Vice President DIY Sales
How did you begin your career in the aftermarket?
I began my career in the aftermarket immediately upon graduation, when Valvoline was on campus recruiting for Internal Audit positions. I began my career in audit and quickly transitioned into supply chain planning. I worked on my MBA in the evening for three years at the University of Kentucky and upon graduation in 2010 entered a career at Valvoline in marketing. I held various marketing positions with brand management and became the director of the team in 2015. As Director of Marketing, I travelled frequently to our customers to develop win-win solutions alongside our sales team. I rotated into a sales role in 2017 and directly supported a strategic account. In 2019 I became the senior director over our marketing, category management, and analytics teams and continued to play an active role in strategy development for our customers and consumers. In 2020 I was promoted to become our vice president of sales leading our Do-It-Yourself business channel. This has been an incredible ride within the aftermarket that allows me to work alongside the most talented people in the industry to develop programs, products and platforms that drive results.
What is the proudest accomplishment of your career, thus far?
One of my proudest accomplishments was working alongside incredibly talented individuals at Valvoline to develop our Easy Pour bottle in 2017. This was truly a labor of love across a three-year development process to find the perfect pouring bottle. We knew the process for DIYers wasn’t ideal with the current bottle and we worked across multiple teams to deliver a best-in class experience for the consumer. We iterated on multiple designs throughout the process to continue to make tweaks to achieve an anti-glug pour experience along with improving overall ergonomics of the pour. The bottle won Product of the Year in 2018 for the Automotive Category from Product of the Year USA (40,000 consumers vote). It was an incredibly challenging project but yielded so much in return when it finally hit market!
What is your best advice to other women who want to excel in the automotive aftermarket? What is one thing the industry could do better or do differently to support women in the aftermarket?
My best advice for women to excel in the automotive aftermarket is to FIND YOUR PASSION that allows you to be your authentic self. Ultimately, when you are able to do this – you are bringing your best version of yourself to work and results will follow.
Within my own career – the times that I have shined the most has been when I’ve felt comfortable enough to put my point of view on the table and not to be afraid to be bold in my thinking. When you are able to have a seat at the table and make sure your thoughts are known, your counterparts will garner a new level of respect for you when you allow your passion to shine. Oftentimes women can be their own worst enemy and think “I don’t deserve to sit at the table” or “this idea isn’t good enough.” I’ve encountered those same fears throughout my career but the more I have grown in experience and through some incredible mentors I flipped the script to “I deserve to be at the table” and “my thoughts are going to add value”. It is imperative that everyone finds a unique way to make their mark and ultimately leave their fingerprints on everything they touch.

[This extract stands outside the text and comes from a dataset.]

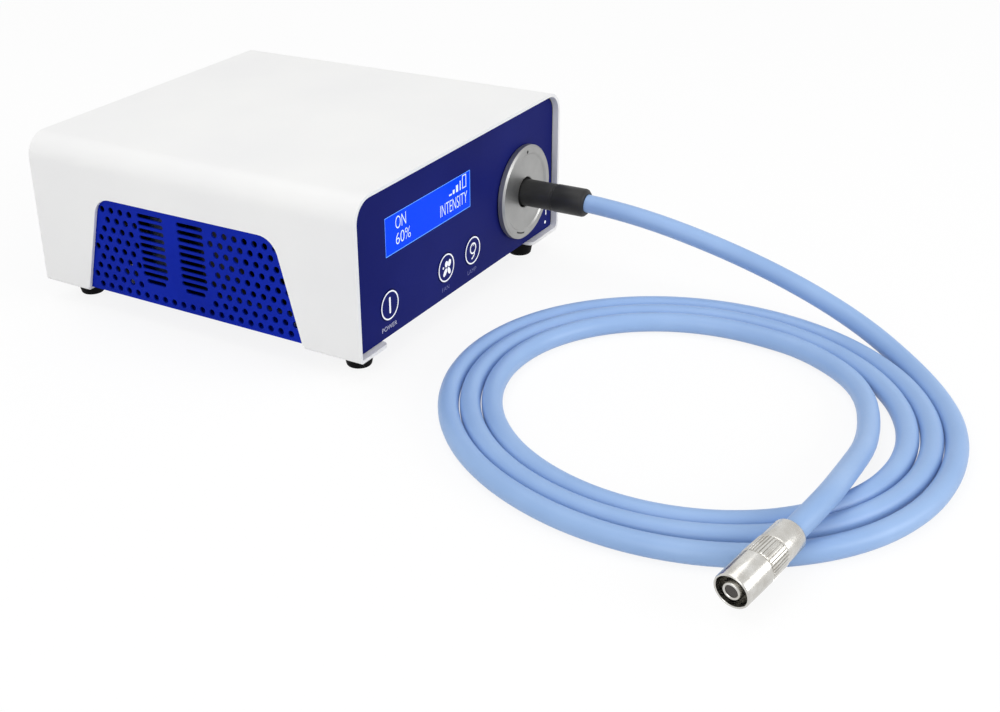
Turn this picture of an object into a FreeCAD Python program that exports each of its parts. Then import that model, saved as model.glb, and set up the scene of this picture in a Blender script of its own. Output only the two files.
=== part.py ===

The other piece of advice is to “get thicker skin.” I have to tell myself this every single day but the day we accept that we aren’t going to please every single person with our style, approach or thinking will be a game changing moment. In business interactions we are going to encounter situations that can be perceived as insensitive or people that have styles that can be demeaning but the more we let this roll off our back, the stronger we will be for it.
Final piece of advice is to not be afraid to take risks and continue to “play it safe.” So many times, people can get comfortable and continue down the same path they have always been on. Before they know it, 10 years goes by and they haven’t done anything to change the status quo. However, if you push yourself or your team out of the comfort zone (albeit uncomfortable) – great things will follow. Also – failure has such a negative stigma but I personally am a believer in “fail fast,” move on and learn from it and don’t let it stop you from trying something new again. As I look back on my own career journey – I’ve had moments of risk-taking as I rotated job functions. Could I do it? Each time, I surprised myself and grew so much from each experience. My favorite concept I was taught in a SOAR leadership development class was “what is the gasp factor?” The bigger the gasp factor the more it will ensure you are pushing yourself out of your comfort zone and ultimately growing. My favorite quote to use with teams is “If you aren’t uncomfortable, you aren’t growing.”
Are there any ways that you have personally mentored women to further their careers in the automotive aftermarket?
Mentorship has been such an integral part of my own journey that I have tried to give back in that same way. We have a formal program at Valvoline but I also mentor informally frequently. We also recently auctioned a Leadership Series at the Women in AutoCare Conference where myself and a colleague will be sharing our lessons from the book “The Ideal Team Player” by Patrick Lencioni. The book is centered around the ideal team player consisting of three key things: Hungry, Humble, and Smart. I’m extremely passionate on this topic and truly look forward to sharing the insights and my own experiences with the concept with some of the most talented women in the industry.